_Task to complete_:
Without altering anything, output the material below.

## start

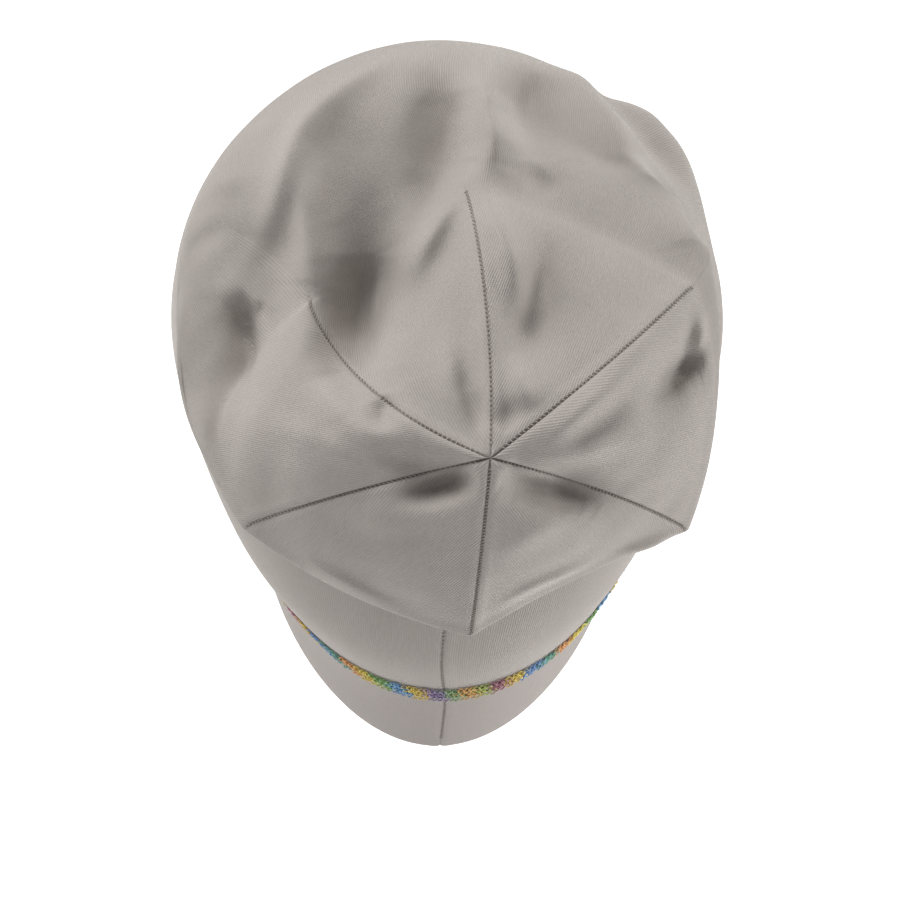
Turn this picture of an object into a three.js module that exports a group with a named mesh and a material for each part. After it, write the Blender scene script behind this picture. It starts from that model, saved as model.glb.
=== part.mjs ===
// A long pull-on cap of fine cotton jersey whose closed end hangs down behind the head.
// Millimetres. +Z is up on the wearer's head, the front faces -Y and the wearer's left is +X.
// The origin is the centre of the head opening, in the plane of the hem.
//
// Every point of the cloth is found from two numbers. u runs once round from 0 at the front, 1 for
// each dart, by the wearer's left, to 3 at the back. v runs up from 0 at the hem to 1 at the
// corners of the darts and 2 at the apex, where the darts meet.
import * as THREE from 'three';

const DARTS = 6;
const COLUMNS_PER_DART = 12;
const COLUMNS = DARTS * COLUMNS_PER_DART;
const WALL = 1.7;
const GAP = 0.35;
const JOINT_V = 0.2;
const JOINT_GAP_V = 0.0008;
const STRIPE_HALF_V = 0.02;
const STRIPE_HEIGHT = 0.9;
const UNDER_V = 0.94;
const DART_ANGLE = Math.PI / 3;
const FOLD_STEPS = 8;
const CROWN_FOLDS_FROM = 1.1;
const FOLD_EDGE = 0.08;
const FOLD_RISE = 0.45; // share of a fold's length over which each end rises
const NORMAL_STEP = 0.05; // step in u and v that measures which way the cloth faces
const CLOSED_END_FACES = [0, 0.77, 0.64];
const FACING_NONE = 0.14; // cosine from which folds start to turn that way
const FACING_FULL = 0.59; // and from which they run straight that way
const BAND_ROWS = [0, 0.006, 0.06, 0.12];

// Sections of the tube, from the hem to where it turns down behind. Each is a closed curve through
// a front point, a back point and two side points of one height, with a half width and a centre.
// egg moves the widest place towards the back, roll lifts the wearer's left side.
const SECTIONS = [
  { v: 0.00, frontY: -78, frontZ: 54, backY: 79, backZ: -53, sideY: 13, sideZ: -9, halfWidth: 76, x: 0, egg: 0.30, roll: -2 },
  { v: 0.16, frontY: -83, frontZ: 92, backY: 89, backZ: -16, sideY: 9, sideZ: 32, halfWidth: 82, x: -2, egg: 0.18, roll: -1 },
  { v: 0.33, frontY: -85, frontZ: 130, backY: 99, backZ: 18, sideY: 11, sideZ: 72, halfWidth: 90, x: -1, egg: 0.00, roll: 0 },
  { v: 0.48, frontY: -79, frontZ: 161, backY: 96, backZ: 53, sideY: 12, sideZ: 109, halfWidth: 101, x: -3, egg: 0.00, roll: 0 },
  { v: 0.61, frontY: -60, frontZ: 184, backY: 87, backZ: 81, sideY: 22, sideZ: 127, halfWidth: 97, x: -2, egg: 0.00, roll: 1 },
  { v: 0.72, frontY: -36, frontZ: 193, backY: 86, backZ: 98, sideY: 29, sideZ: 137, halfWidth: 91, x: 1, egg: 0.02, roll: -1 },
  { v: 0.82, frontY: -12, frontZ: 189, backY: 99, backZ: 92, sideY: 43, sideZ: 129, halfWidth: 90, x: 1, egg: -0.02, roll: 0 },
];

// The six darts, from the front by the wearer's left. corner is the dart's outer end, under is the
// cloth just before it, on the hidden side of the fold, and bow bends the seam on its way to the
// apex. edge and underEdge bulge the side of the hexagon that follows the dart, and facet bulges
// the panel behind that side.
const DART_ROWS = [
  { corner: [-9, 23, 173], under: [-10, 12, 178], bow: [-3, 3, 5], edge: -3, underEdge: -3, facet: -5 },
  { corner: [45, 44, 142], under: [56, 31, 147], bow: [10, 8, 2], edge: 20, underEdge: 24.5, facet: 6 },
  { corner: [67, 98, 83], under: [68, 90, 89], bow: [4, 4, 4], edge: 5, underEdge: 8, facet: 3 },
  { corner: [-11, 121, 54], under: [-11, 113, 61], bow: [0, 5, 0], edge: -2, underEdge: -2, facet: 3 },
  { corner: [-88, 84, 69], under: [-88, 76, 75], bow: [-3, 5, 6], edge: 8, underEdge: 7, facet: 5 },
  { corner: [-87, 50, 151], under: [-92, 41, 156], bow: [-4, 4, 6], edge: 4, underEdge: 5, facet: 0 },
];
const APEX = [-17, 110, 124];
const CROWN_KNOTS = [0, 0.06, 0.14, 0.25, 0.4, 0.55, 0.7, 0.85, 1];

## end

_Written reply_:
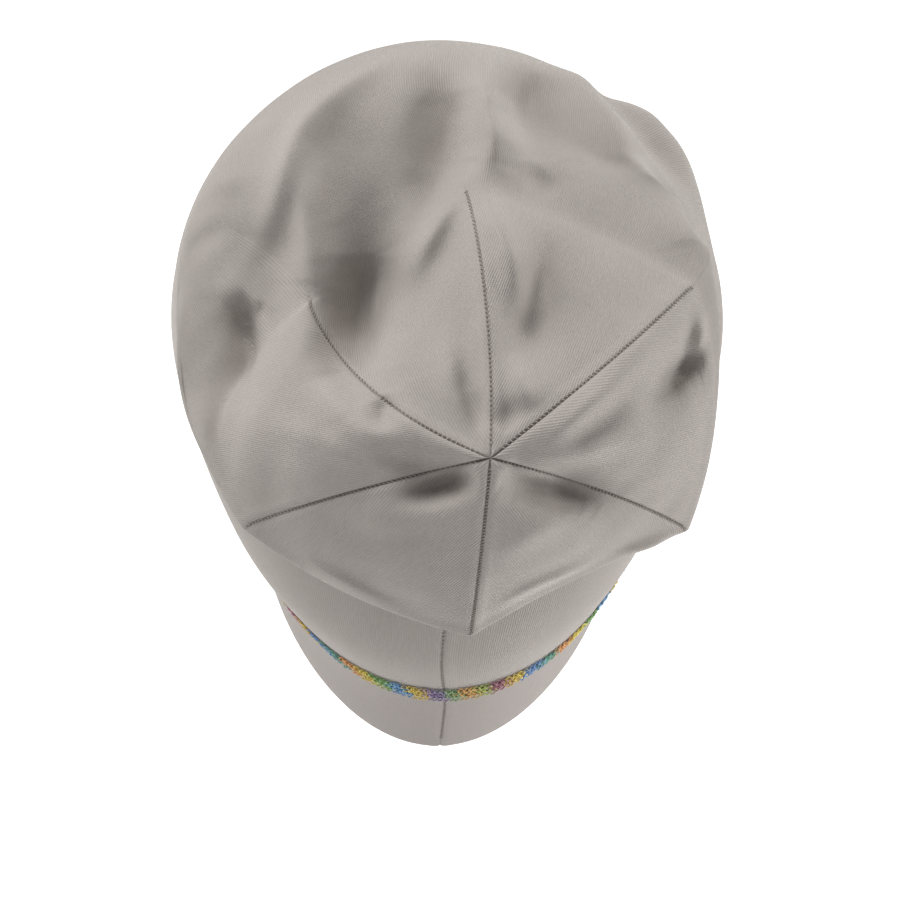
Turn this picture of an object into a three.js module that exports a group with a named mesh and a material for each part. After it, write the Blender scene script behind this picture. It starts from that model, saved as model.glb.
=== part.mjs ===
// A long pull-on cap of fine cotton jersey whose closed end hangs down behind the head.
// Millimetres. +Z is up on the wearer's head, the front faces -Y and the wearer's left is +X.
// The origin is the centre of the head opening, in the plane of the hem.
//
// Every point of the cloth is found from two numbers. u runs once round from 0 at the front, 1 for
// each dart, by the wearer's left, to 3 at the back. v runs up from 0 at the hem to 1 at the
// corners of the darts and 2 at the apex, where the darts meet.
import * as THREE from 'three';

const DARTS = 6;
const COLUMNS_PER_DART = 12;
const COLUMNS = DARTS * COLUMNS_PER_DART;
const WALL = 1.7;
const GAP = 0.35;
const JOINT_V = 0.2;
const JOINT_GAP_V = 0.0008;
const STRIPE_HALF_V = 0.02;
const STRIPE_HEIGHT = 0.9;
const UNDER_V = 0.94;
const DART_ANGLE = Math.PI / 3;
const FOLD_STEPS = 8;
const CROWN_FOLDS_FROM = 1.1;
const FOLD_EDGE = 0.08;
const FOLD_RISE = 0.45; // share of a fold's length over which each end rises
const NORMAL_STEP = 0.05; // step in u and v that measures which way the cloth faces
const CLOSED_END_FACES = [0, 0.77, 0.64];
const FACING_NONE = 0.14; // cosine from which folds start to turn that way
const FACING_FULL = 0.59; // and from which they run straight that way
const BAND_ROWS = [0, 0.006, 0.06, 0.12];

// Sections of the tube, from the hem to where it turns down behind. Each is a closed curve through
// a front point, a back point and two side points of one height, with a half width and a centre.
// egg moves the widest place towards the back, roll lifts the wearer's left side.
const SECTIONS = [
  { v: 0.00, frontY: -78, frontZ: 54, backY: 79, backZ: -53, sideY: 13, sideZ: -9, halfWidth: 76, x: 0, egg: 0.30, roll: -2 },
  { v: 0.16, frontY: -83, frontZ: 92, backY: 89, backZ: -16, sideY: 9, sideZ: 32, halfWidth: 82, x: -2, egg: 0.18, roll: -1 },
  { v: 0.33, frontY: -85, frontZ: 130, backY: 99, backZ: 18, sideY: 11, sideZ: 72, halfWidth: 90, x: -1, egg: 0.00, roll: 0 },
  { v: 0.48, frontY: -79, frontZ: 161, backY: 96, backZ: 53, sideY: 12, sideZ: 109, halfWidth: 101, x: -3, egg: 0.00, roll: 0 },
  { v: 0.61, frontY: -60, frontZ: 184, backY: 87, backZ: 81, sideY: 22, sideZ: 127, halfWidth: 97, x: -2, egg: 0.00, roll: 1 },
  { v: 0.72, frontY: -36, frontZ: 193, backY: 86, backZ: 98, sideY: 29, sideZ: 137, halfWidth: 91, x: 1, egg: 0.02, roll: -1 },
  { v: 0.82, frontY: -12, frontZ: 189, backY: 99, backZ: 92, sideY: 43, sideZ: 129, halfWidth: 90, x: 1, egg: -0.02, roll: 0 },
];

// The six darts, from the front by the wearer's left. corner is the dart's outer end, under is the
// cloth just before it, on the hidden side of the fold, and bow bends the seam on its way to the
// apex. edge and underEdge bulge the side of the hexagon that follows the dart, and facet bulges
// the panel behind that side.
const DART_ROWS = [
  { corner: [-9, 23, 173], under: [-10, 12, 178], bow: [-3, 3, 5], edge: -3, underEdge: -3, facet: -5 },
  { corner: [45, 44, 142], under: [56, 31, 147], bow: [10, 8, 2], edge: 20, underEdge: 24.5, facet: 6 },
  { corner: [67, 98, 83], under: [68, 90, 89], bow: [4, 4, 4], edge: 5, underEdge: 8, facet: 3 },
  { corner: [-11, 121, 54], under: [-11, 113, 61], bow: [0, 5, 0], edge: -2, underEdge: -2, facet: 3 },
  { corner: [-88, 84, 69], under: [-88, 76, 75], bow: [-3, 5, 6], edge: 8, underEdge: 7, facet: 5 },
  { corner: [-87, 50, 151], under: [-92, 41, 156], bow: [-4, 4, 6], edge: 4, underEdge: 5, facet: 0 },
];
const APEX = [-17, 110, 124];
const CROWN_KNOTS = [0, 0.06, 0.14, 0.25, 0.4, 0.55, 0.7, 0.85, 1];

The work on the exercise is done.